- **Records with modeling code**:
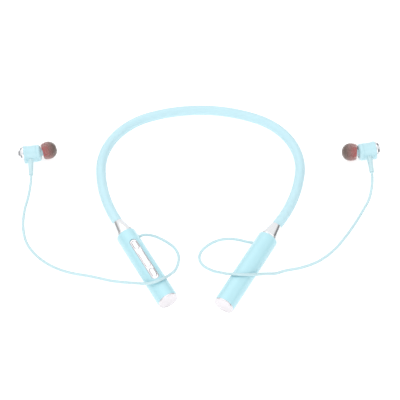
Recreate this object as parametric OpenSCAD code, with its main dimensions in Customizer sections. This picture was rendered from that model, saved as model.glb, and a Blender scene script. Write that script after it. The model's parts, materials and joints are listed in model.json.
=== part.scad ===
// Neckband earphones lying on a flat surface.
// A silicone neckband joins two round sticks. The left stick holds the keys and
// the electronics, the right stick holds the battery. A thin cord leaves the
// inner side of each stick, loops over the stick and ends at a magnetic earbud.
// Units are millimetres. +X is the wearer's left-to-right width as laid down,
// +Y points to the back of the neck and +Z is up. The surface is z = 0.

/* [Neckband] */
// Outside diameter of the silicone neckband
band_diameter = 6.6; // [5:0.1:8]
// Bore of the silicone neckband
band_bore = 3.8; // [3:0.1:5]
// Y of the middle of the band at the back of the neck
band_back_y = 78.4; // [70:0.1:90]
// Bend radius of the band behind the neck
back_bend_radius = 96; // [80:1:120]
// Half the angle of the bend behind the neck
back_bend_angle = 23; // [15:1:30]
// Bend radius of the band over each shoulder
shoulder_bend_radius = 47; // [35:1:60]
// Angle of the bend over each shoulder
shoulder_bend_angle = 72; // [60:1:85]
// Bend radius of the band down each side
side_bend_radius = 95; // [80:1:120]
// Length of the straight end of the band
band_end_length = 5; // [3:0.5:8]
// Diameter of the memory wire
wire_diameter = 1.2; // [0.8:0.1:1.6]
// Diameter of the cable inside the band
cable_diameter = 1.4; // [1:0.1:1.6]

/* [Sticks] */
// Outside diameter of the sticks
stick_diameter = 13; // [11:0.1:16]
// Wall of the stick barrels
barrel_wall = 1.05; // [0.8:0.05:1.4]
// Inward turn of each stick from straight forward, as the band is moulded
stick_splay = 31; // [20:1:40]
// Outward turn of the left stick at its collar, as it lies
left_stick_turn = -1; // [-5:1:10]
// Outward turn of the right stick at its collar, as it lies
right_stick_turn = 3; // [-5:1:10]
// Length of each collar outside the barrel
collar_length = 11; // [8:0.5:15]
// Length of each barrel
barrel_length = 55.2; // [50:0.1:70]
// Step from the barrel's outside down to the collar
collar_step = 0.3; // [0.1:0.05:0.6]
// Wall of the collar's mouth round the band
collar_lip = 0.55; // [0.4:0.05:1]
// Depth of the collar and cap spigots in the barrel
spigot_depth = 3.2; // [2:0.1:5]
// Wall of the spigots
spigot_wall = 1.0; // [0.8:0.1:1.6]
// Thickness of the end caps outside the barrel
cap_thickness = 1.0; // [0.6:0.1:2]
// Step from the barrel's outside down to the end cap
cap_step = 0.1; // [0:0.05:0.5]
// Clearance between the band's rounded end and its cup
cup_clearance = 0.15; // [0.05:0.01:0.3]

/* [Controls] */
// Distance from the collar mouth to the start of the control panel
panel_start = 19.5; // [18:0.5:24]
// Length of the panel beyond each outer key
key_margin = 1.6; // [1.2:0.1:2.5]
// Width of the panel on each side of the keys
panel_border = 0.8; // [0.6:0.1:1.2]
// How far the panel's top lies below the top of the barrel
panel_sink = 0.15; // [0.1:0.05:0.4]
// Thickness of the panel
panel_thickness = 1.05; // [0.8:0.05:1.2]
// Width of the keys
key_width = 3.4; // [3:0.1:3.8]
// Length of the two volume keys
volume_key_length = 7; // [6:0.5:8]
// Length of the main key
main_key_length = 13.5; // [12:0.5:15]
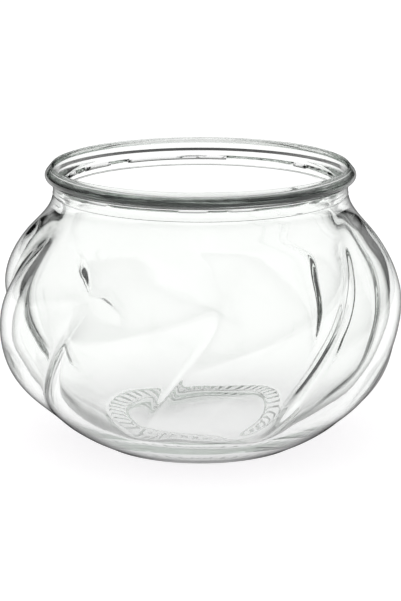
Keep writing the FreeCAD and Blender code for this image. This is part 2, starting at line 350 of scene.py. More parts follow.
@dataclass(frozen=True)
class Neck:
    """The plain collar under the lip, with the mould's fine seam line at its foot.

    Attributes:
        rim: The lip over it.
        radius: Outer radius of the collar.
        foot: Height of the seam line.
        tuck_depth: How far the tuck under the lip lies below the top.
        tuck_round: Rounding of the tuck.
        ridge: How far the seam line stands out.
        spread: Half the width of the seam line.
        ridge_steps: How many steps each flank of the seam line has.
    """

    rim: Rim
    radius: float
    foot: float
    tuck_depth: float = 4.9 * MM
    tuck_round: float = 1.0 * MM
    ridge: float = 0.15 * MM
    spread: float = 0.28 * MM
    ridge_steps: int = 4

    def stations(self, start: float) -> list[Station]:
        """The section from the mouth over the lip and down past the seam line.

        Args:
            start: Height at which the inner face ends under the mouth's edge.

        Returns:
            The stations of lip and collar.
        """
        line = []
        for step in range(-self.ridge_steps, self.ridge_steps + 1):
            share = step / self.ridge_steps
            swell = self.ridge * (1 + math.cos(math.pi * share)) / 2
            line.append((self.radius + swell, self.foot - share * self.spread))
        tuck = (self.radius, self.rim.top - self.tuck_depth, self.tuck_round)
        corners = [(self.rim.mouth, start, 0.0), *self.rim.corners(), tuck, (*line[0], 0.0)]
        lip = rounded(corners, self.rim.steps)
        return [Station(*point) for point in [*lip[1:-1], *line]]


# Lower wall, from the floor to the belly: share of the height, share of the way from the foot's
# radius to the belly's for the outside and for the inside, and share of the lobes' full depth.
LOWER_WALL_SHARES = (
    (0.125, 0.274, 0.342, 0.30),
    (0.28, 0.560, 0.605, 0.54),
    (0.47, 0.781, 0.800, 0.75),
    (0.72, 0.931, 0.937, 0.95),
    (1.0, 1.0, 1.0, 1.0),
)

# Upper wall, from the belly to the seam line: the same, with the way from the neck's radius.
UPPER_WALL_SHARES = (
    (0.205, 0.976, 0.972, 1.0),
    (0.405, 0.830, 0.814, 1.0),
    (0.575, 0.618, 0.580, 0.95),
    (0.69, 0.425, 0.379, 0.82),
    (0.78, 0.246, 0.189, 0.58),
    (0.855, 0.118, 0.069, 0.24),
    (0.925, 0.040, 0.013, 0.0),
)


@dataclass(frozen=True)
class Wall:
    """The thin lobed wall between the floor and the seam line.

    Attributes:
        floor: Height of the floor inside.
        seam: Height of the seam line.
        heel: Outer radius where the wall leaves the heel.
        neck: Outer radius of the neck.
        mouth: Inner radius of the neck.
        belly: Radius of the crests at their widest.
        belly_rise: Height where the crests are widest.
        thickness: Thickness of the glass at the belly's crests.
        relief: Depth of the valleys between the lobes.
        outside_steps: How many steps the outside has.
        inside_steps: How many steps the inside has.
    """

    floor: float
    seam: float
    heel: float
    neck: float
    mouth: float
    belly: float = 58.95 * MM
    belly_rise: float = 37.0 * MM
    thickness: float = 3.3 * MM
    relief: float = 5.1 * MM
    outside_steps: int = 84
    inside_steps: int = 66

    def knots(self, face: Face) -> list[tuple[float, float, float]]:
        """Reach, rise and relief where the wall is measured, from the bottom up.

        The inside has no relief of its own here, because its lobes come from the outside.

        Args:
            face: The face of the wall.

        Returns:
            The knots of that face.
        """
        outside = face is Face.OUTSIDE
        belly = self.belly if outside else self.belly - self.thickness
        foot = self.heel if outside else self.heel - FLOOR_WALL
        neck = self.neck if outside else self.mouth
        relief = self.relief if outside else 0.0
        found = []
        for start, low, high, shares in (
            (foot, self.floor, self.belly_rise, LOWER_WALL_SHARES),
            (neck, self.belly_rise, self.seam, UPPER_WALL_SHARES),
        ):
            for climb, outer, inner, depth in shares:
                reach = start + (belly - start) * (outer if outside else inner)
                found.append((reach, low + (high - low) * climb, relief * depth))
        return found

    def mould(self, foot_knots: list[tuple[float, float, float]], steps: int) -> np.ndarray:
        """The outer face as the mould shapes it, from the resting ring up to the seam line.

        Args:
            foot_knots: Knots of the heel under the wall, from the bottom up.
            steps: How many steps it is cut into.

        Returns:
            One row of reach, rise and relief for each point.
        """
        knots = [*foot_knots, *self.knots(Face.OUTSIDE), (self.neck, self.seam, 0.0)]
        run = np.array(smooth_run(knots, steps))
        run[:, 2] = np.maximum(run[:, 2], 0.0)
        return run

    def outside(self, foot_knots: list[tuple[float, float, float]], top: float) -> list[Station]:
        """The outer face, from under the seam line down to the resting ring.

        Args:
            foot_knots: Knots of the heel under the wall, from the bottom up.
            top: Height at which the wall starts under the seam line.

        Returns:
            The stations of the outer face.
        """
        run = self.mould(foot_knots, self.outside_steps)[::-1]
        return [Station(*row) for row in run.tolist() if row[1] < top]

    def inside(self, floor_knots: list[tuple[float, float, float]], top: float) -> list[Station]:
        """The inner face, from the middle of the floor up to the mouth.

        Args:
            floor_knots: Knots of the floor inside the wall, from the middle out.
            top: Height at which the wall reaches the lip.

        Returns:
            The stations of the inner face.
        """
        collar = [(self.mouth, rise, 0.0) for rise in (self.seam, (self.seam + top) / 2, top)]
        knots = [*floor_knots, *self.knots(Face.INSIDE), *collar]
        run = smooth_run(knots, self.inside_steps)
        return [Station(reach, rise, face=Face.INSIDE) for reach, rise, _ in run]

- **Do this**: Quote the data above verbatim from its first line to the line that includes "surface is z = 0.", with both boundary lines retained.

- **Task result**:
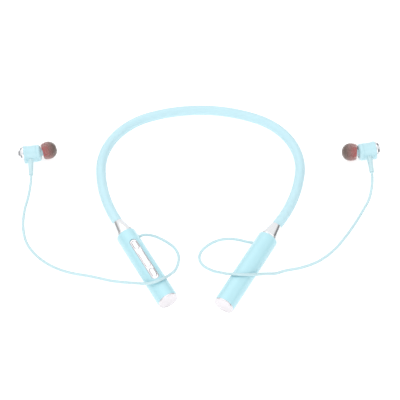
Recreate this object as parametric OpenSCAD code, with its main dimensions in Customizer sections. This picture was rendered from that model, saved as model.glb, and a Blender scene script. Write that script after it. The model's parts, materials and joints are listed in model.json.
=== part.scad ===
// Neckband earphones lying on a flat surface.
// A silicone neckband joins two round sticks. The left stick holds the keys and
// the electronics, the right stick holds the battery. A thin cord leaves the
// inner side of each stick, loops over the stick and ends at a magnetic earbud.
// Units are millimetres. +X is the wearer's left-to-right width as laid down,
// +Y points to the back of the neck and +Z is up. The surface is z = 0.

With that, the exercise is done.